In the for-profit world, innovation is the only true sustainable competitive advantage. But for too long, nonprofits did not consider innovation to be an important part of their strategic plans. Not anymore.
Nonprofit executives today recognize that innovation is as important to their operations as it is to the margin of any business looking to maximize profits. And the market is responding.
For example, many corporations are eschewing just cutting a check and instead collecting and donating items that meet the needs of the selected nonprofit. Citizens Bank, for instance, in addition to its long-established Gear for Grades program that supplies 14,000 backpacks to various programs in Rhode Island, supports the volunteer efforts of its employees at their chosen causes. In 2011, the bank calculated the value of that volunteering to be $160,000.
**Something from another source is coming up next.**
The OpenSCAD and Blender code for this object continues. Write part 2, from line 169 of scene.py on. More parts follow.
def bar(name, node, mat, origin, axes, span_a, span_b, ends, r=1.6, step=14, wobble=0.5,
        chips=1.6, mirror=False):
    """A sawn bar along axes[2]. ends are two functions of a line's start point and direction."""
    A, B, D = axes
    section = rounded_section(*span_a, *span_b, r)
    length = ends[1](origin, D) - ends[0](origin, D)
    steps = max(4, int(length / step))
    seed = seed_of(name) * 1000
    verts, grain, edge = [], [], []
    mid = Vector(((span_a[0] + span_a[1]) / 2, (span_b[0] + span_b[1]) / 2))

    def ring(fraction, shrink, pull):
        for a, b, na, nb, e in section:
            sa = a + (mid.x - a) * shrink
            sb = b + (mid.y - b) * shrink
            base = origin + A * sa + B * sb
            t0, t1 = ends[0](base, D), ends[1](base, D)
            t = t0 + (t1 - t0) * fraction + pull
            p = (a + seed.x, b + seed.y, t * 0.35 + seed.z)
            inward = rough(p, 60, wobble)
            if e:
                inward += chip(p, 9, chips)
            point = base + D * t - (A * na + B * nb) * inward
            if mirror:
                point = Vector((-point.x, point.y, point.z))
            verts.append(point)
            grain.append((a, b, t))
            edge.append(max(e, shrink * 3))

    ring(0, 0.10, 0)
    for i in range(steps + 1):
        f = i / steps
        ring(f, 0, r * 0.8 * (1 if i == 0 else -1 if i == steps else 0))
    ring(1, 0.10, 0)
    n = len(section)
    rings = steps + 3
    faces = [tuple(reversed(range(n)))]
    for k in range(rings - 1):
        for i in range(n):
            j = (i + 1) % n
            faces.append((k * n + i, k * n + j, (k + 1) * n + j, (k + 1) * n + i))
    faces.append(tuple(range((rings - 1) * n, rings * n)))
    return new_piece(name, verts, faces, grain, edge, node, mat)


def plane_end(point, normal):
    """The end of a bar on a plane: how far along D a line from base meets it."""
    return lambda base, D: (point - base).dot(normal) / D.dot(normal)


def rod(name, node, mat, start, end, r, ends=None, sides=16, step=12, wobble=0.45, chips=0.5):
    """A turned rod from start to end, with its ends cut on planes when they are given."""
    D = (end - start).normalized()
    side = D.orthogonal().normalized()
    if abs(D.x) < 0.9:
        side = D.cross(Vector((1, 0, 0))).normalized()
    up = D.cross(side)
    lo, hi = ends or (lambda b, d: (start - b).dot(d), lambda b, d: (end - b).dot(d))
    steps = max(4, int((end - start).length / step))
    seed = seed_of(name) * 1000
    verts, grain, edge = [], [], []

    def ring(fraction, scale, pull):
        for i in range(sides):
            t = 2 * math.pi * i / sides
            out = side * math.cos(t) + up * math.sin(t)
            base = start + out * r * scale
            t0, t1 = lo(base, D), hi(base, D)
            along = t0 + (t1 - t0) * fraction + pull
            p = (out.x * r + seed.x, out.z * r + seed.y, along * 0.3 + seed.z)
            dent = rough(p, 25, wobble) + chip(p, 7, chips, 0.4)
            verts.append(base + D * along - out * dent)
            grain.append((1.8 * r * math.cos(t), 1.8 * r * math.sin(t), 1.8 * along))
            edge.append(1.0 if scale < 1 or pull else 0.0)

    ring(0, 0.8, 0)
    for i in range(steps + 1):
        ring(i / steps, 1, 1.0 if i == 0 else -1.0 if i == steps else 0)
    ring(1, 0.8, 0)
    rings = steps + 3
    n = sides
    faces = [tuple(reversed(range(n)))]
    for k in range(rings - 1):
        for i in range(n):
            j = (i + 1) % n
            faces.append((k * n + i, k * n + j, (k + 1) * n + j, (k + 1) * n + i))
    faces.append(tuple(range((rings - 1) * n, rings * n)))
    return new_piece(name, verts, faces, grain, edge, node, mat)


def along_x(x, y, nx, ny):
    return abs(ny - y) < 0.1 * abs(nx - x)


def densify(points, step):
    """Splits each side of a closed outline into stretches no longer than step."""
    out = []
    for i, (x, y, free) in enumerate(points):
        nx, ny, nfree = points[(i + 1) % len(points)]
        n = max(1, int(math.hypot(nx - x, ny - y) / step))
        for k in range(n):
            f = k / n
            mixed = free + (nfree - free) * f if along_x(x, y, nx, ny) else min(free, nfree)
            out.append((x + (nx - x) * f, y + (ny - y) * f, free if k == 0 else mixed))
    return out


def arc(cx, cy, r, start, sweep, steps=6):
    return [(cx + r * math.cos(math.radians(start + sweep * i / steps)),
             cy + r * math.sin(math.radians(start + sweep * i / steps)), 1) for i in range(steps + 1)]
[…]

The Washington Trust Co. has been running a peanut butter drive for a decade, collecting and then donating to the Rhode Island Community Food Bank more than 100 tons of the staple over the years. But the bank is far from alone. And given the economic situation, that is a good thing. In its most recent fiscal year, the United Way of Rhode Island took about 80,000 food-related calls, nearly double the number from the year before.
Many nonprofits have created for-profit arms over the years to generate revenue to support their social service activities but also to offer job-training activities to their clients. Amos House runs a café, a catering company and produces a baked-goods line that employ 25 to 30 clients at a time, people who often are homeless and in need of improved job skills.
These stories and more are proof that Rhode Island’s nonprofit and for-profit communities are not just meeting the needs of its most vulnerable, but are doing a better job of it every day.